* **OBJECTIVE**:
Give back an exact copy of the lines from the start of the material through the line bearing "import numpy as np". Include both ends and nothing else.

* **DATASET SECTION**:
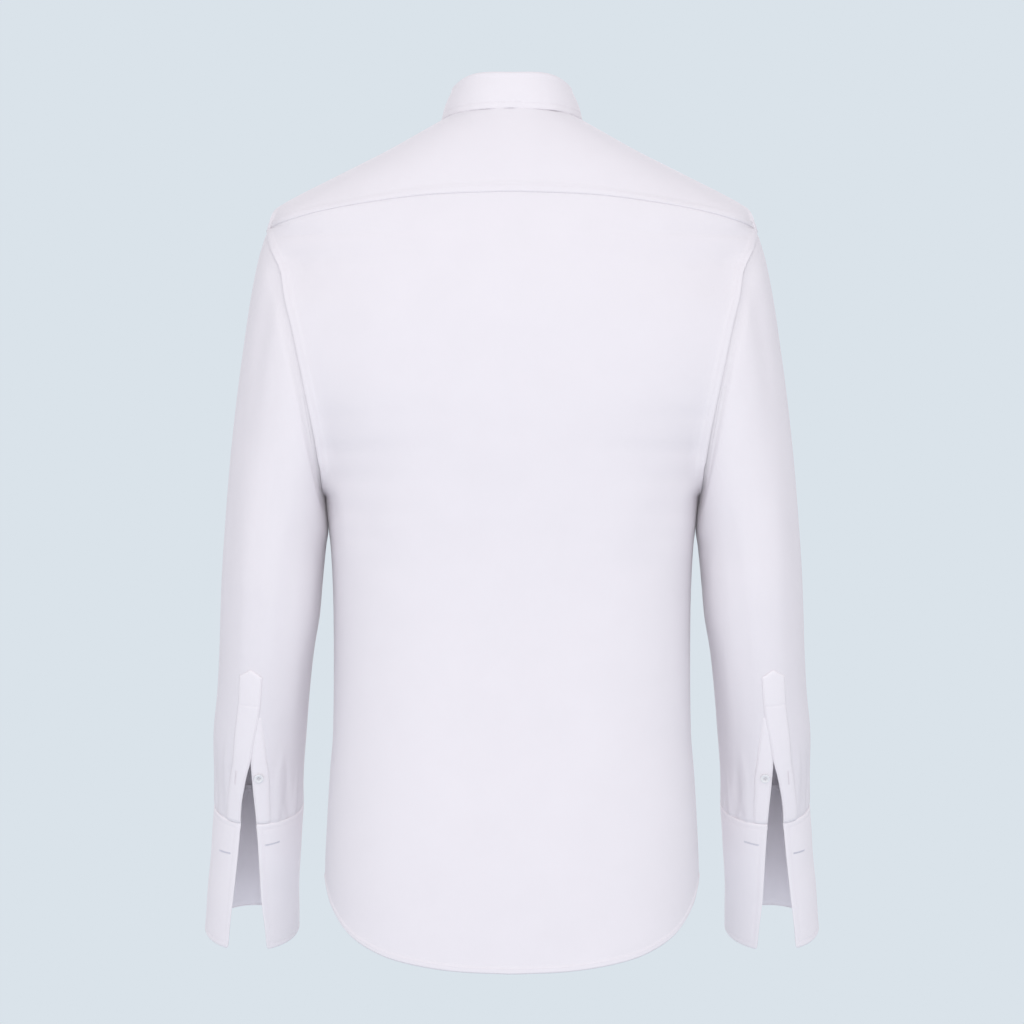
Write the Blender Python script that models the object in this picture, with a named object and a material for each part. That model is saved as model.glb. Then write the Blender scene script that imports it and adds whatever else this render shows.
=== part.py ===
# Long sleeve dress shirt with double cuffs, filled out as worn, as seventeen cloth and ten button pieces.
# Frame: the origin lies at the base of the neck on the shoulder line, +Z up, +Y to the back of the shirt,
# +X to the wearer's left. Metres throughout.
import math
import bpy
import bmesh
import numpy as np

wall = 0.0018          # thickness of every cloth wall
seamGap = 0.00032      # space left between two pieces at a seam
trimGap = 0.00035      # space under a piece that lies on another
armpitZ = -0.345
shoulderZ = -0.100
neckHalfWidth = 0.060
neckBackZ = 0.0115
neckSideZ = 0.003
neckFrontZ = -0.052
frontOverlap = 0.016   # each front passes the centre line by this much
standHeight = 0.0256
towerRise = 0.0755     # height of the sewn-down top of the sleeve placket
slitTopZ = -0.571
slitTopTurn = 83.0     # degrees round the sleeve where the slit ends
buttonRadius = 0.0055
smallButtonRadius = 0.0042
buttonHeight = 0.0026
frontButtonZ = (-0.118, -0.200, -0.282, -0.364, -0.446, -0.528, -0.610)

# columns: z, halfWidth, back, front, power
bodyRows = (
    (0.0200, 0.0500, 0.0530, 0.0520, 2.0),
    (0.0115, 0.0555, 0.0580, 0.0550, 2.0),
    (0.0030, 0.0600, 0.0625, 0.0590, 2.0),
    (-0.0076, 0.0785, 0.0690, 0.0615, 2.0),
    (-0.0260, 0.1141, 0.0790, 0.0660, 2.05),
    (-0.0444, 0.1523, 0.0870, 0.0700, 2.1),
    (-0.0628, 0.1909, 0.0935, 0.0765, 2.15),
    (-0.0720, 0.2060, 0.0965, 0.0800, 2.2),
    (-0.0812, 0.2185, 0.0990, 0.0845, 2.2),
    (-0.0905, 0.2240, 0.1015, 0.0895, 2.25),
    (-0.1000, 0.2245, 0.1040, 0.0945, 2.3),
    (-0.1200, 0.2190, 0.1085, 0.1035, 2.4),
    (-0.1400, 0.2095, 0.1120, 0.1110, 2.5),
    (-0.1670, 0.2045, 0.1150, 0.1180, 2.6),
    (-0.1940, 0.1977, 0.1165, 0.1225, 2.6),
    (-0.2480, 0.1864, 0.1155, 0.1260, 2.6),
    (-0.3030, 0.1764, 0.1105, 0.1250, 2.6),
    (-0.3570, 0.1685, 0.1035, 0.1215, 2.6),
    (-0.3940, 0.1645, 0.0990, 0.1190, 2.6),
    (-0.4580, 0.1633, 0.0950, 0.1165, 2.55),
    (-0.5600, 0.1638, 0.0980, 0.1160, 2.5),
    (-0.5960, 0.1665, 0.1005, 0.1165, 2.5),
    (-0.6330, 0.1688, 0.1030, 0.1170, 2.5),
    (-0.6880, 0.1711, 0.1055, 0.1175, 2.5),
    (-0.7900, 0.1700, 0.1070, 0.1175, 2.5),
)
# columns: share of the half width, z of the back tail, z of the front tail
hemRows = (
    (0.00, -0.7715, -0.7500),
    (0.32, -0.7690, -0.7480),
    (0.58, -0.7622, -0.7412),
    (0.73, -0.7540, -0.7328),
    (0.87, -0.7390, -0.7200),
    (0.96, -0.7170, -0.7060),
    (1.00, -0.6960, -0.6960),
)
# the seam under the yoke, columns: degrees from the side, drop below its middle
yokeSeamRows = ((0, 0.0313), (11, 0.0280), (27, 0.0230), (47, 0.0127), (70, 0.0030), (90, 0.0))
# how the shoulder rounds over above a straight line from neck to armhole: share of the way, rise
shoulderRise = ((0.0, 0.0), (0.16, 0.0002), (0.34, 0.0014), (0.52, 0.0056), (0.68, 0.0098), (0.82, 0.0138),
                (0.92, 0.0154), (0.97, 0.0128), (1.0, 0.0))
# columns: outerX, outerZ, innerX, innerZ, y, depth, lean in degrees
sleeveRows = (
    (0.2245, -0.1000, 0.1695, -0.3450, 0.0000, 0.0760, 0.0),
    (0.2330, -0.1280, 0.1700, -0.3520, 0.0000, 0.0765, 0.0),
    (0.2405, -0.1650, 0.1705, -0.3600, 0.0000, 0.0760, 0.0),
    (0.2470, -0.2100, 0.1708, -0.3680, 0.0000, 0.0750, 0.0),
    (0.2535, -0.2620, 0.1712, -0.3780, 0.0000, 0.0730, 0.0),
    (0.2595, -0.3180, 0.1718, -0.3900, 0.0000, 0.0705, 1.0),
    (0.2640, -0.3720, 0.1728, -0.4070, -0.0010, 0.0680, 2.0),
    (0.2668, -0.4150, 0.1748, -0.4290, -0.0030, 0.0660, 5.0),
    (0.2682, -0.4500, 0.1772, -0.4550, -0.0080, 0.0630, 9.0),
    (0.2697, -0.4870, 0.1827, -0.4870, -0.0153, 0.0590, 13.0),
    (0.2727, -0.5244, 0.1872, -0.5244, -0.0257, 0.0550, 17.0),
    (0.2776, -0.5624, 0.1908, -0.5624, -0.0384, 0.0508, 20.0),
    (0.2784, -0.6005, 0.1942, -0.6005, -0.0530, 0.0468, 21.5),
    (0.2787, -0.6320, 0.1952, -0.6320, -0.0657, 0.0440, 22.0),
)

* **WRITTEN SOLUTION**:
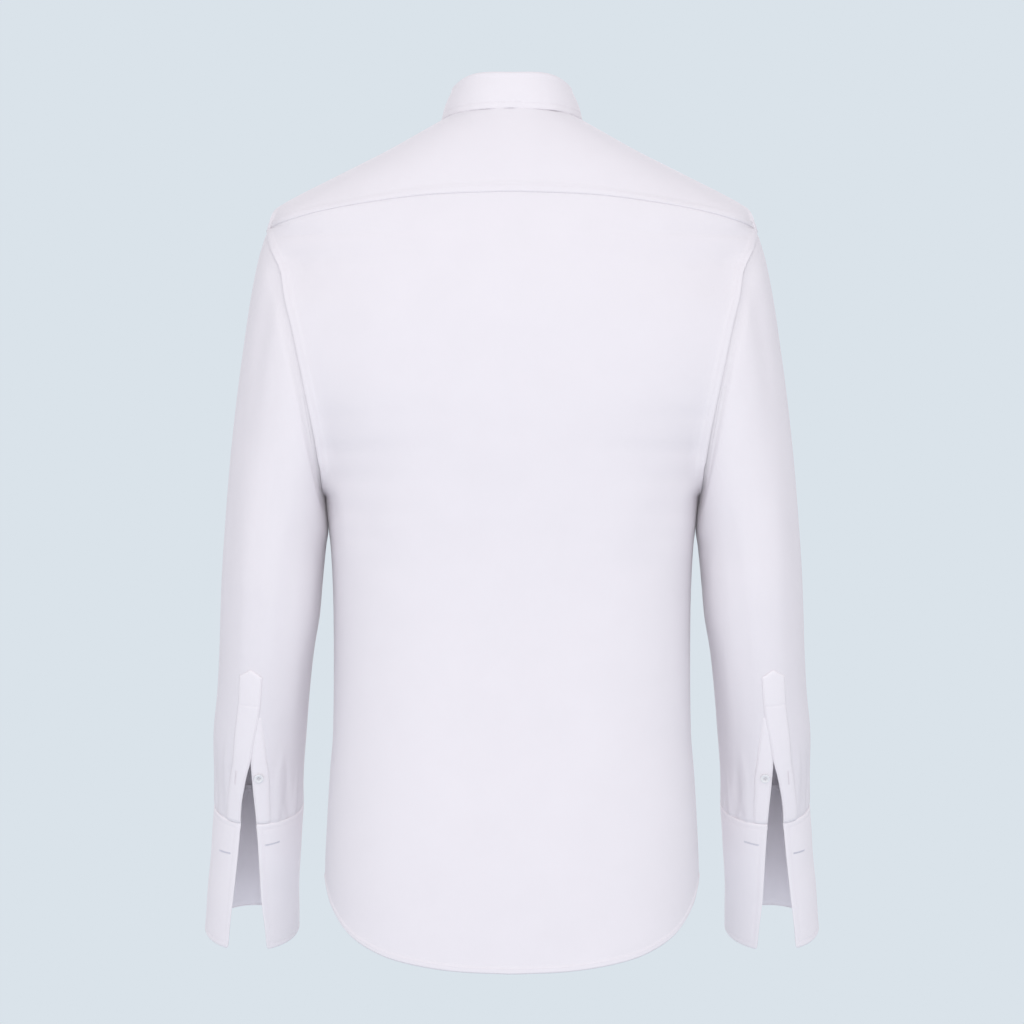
Write the Blender Python script that models the object in this picture, with a named object and a material for each part. That model is saved as model.glb. Then write the Blender scene script that imports it and adds whatever else this render shows.
=== part.py ===
# Long sleeve dress shirt with double cuffs, filled out as worn, as seventeen cloth and ten button pieces.
# Frame: the origin lies at the base of the neck on the shoulder line, +Z up, +Y to the back of the shirt,
# +X to the wearer's left. Metres throughout.
import math
import bpy
import bmesh
import numpy as np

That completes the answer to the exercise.